New Flyer Industries Inc. (TSX:NFI) announced its fourth-quarter earnings March 21. As always, they were solid, if not spectacular, results.
The Winnipeg-based manufacturer of transit buses and motor coaches, the largest in North America, is one of my five favourite stocks on the TSX. It was nice to see it finish off its fiscal year confident about the future.
With all the worrying about NAFTA and what it means for companies like New Flyer, it’s hard to get behind companies that have a lot of trade with the U.S. so let me give you three reasons why you ought to consider owning this transportation gem.
An excellent CEO
Last June, I’d suggested that NFI stock still had plenty of gas in the tank. Since then, it’s managed to deliver ~5.5% capital appreciation — a decent return, but nowhere near what shareholders have become accustomed to under CEO Paul Soubry.
Since the company consolidated its shares on a 10-for-1 basis in September 2011, its shares are up 638%, or 36% on an annualized basis.
“In fact, Soubry has done such a good job at New Flyer, the National Post named Soubry CEO of the Year in 2016,” I wrote last June. “As long as Soubry is at the helm, New Flyer shareholders can be confident the company is being well run.”
Return on invested capital
In 2017, New Flyer managed to generate a 15.8% return on its invested capital, 150 basis points higher than a year earlier. As long as that continues to move higher, investors should continue to be happy with their investment in the company.

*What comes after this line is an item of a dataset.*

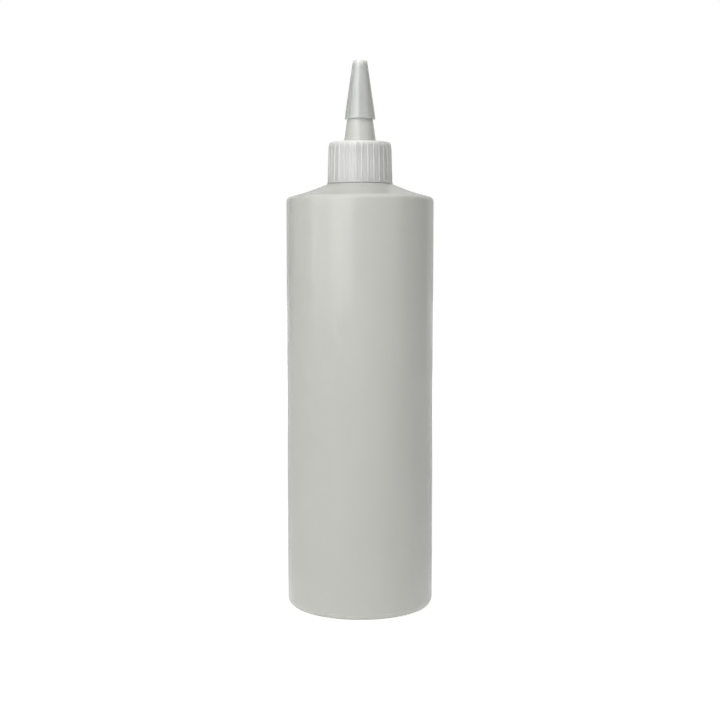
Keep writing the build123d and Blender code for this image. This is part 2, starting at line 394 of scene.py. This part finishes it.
def neck_shape(radius, height, angles):
    """Moves a ring of the neck's outside: thread and parting line, which fade out on its rim."""
    thread = thread_height(angles, height, **NECK_THREAD)
    rim_fade = smooth_step((radius - NECK_R + 0.1) / 0.1)
    seam = SEAM_HEIGHT * raised_line(radius * np.sin(angles), SEAM_HALF) * rim_fade
    return radius + thread * NECK_THREAD_OUT * rim_fade + seam * (thread < 0.05), height


def base_shape(radius, height, angles):
    """Moves a ring of the hollow base down at the weld line."""
    end = smooth_step((PINCH_REACH - radius) / PINCH_FADE)
    weld = smooth_step(1.3 - 1.3 * np.abs(radius * np.sin(angles)) / PINCH_HALF)
    return radius, height - PINCH_HEIGHT * end * weld


def side_shape(radius, height, angles):
    """Moves a ring of the heel, side or shoulder: parting line and uneven wall."""
    foot = smooth_step((height - 0.5) / HEEL_R)
    head = smooth_step((SHOULDER_Z + 1 - height) / WAVER_FADE)
    seam = SEAM_HEIGHT * raised_line(radius * np.sin(angles), SEAM_HALF) * foot
    return radius + seam - WAVER * foot * head * wall_waver(angles, height), height


def bottle_shape(radius, height, angles):
    """Moves a ring of the bottle's outside, as the stretch that it is on needs."""
    if height > NECK_FOOT_Z + NECK_PLAIN:
        return neck_shape(radius, height, angles)
    if radius < PINCH_REACH + 1 and height < PUSH_UP + 1:
        return base_shape(radius, height, angles)
    return side_shape(radius, height, angles)


def make_bottle():
    outside = bottle_outside()
    split_z = NECK_FOOT_Z + NECK_PLAIN / 2
    middle = [(radius, PUSH_UP) for radius in (0, 0.2, 0.4, 0.7, 1.1, 1.7, 2.6)]
    side = spread([p for p in outside if p[1] <= split_z], longest=4.0)
    neck = spread([p for p in outside if p[1] > split_z], longest=0.11)
    angles = crowded_angles([0.1, 0.2, 0.3, 0.42, 0.6, 0.9, 1.4], np.arange(2, 179, 2.0))
    rings = rings_of(middle + side[1:] + neck, angles, bottle_shape)
    rings += rings_of(spread(bottle_inside(), longest=6.0)[1:], angles)
    return skin("bottle_shell", rings)


# Spout cap


def rib_angles():
    """Angles for the ribbed skirt: thirteen across each rib and seven across each gap."""
    half = (RIB_FOOT_HALF + 0.03) / SKIRT_FOOT_R
    across = np.linspace(-half, half, 13)
    gap = np.linspace(half, RIB_PITCH - half, 9)[1:-1]
    one = np.concatenate([across, gap])
    every = [one + i * RIB_PITCH for i in range(RIB_COUNT)]
    return np.concatenate(every) + math.radians(RIB_TURN_DEG)


def skirt_shape(radius, height, angles):
    """Moves a ring of the skirt out where the grip ribs are."""
    turned = angles - math.radians(RIB_TURN_DEG)
    off = np.abs((turned + RIB_PITCH / 2) % RIB_PITCH - RIB_PITCH / 2) * SKIRT_FOOT_R
    rib = smooth_step((RIB_FOOT_HALF - off) / (RIB_FOOT_HALF - RIB_CREST_HALF))
    wall = SKIRT_FOOT_R - SKIRT_SLOPE * (height - SKIRT_BOTTOM)
    head = np.sqrt(np.clip((DECK_TOP - DECK_EDGE_R + 0.35 - height) / 0.5, 0, 1))
    foot = smooth_step((height - SKIRT_BOTTOM - 0.35) / 0.35)
    return np.maximum(radius, radius + (wall + RIB_OUT - radius) * rib * head * foot), height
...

Last November, New Flyer announced that it was spending US$28 million to open a new bus and coach parts fabrication facility in Kentucky that will add as many as 550 jobs. As Soubry said at the time, the investment will increase the company’s return on invested capital by allowing it to control its costs and quality better.
It wouldn’t surprise me if ROIC hit 17% by the end of 2018.
Profitability
New Flyer finished the year with a 10.8% operating margin and record operating income of US$256 million on US$2.4 billion in revenue. In 2016, it had an operating margin of 9.5%. Before that, its best year regarding operating margins was 2011 at 7.9%.
The company continues to perform at an excellent level, and given how it will benefit from the lower corporate tax rate in the U.S., where it earns more than 80% of its overall revenue — prior to the tax cut, its effective tax rate was between 32% and 36%; that’s expected to drop to as low as 29% — its operating margins are likely to keep rising.
The bottom line on New Flyer Industries
In the United States and Canada, New Flyer has approximately 43% market share in the heavy-duty transit bus business. However, it’s the 43% market share for motor coaches (up from 39% in 2016) at its MCI division that has Soubry excited.
At the end of 2017, New Flyer had a total backlog of 4,186 firm orders along with options for another 7,971, about 1,100 of which are motor coaches, providing it with a nice one-two punch in the North American transportation industry.
I expect to hear good things from New Flyer in the coming quarters.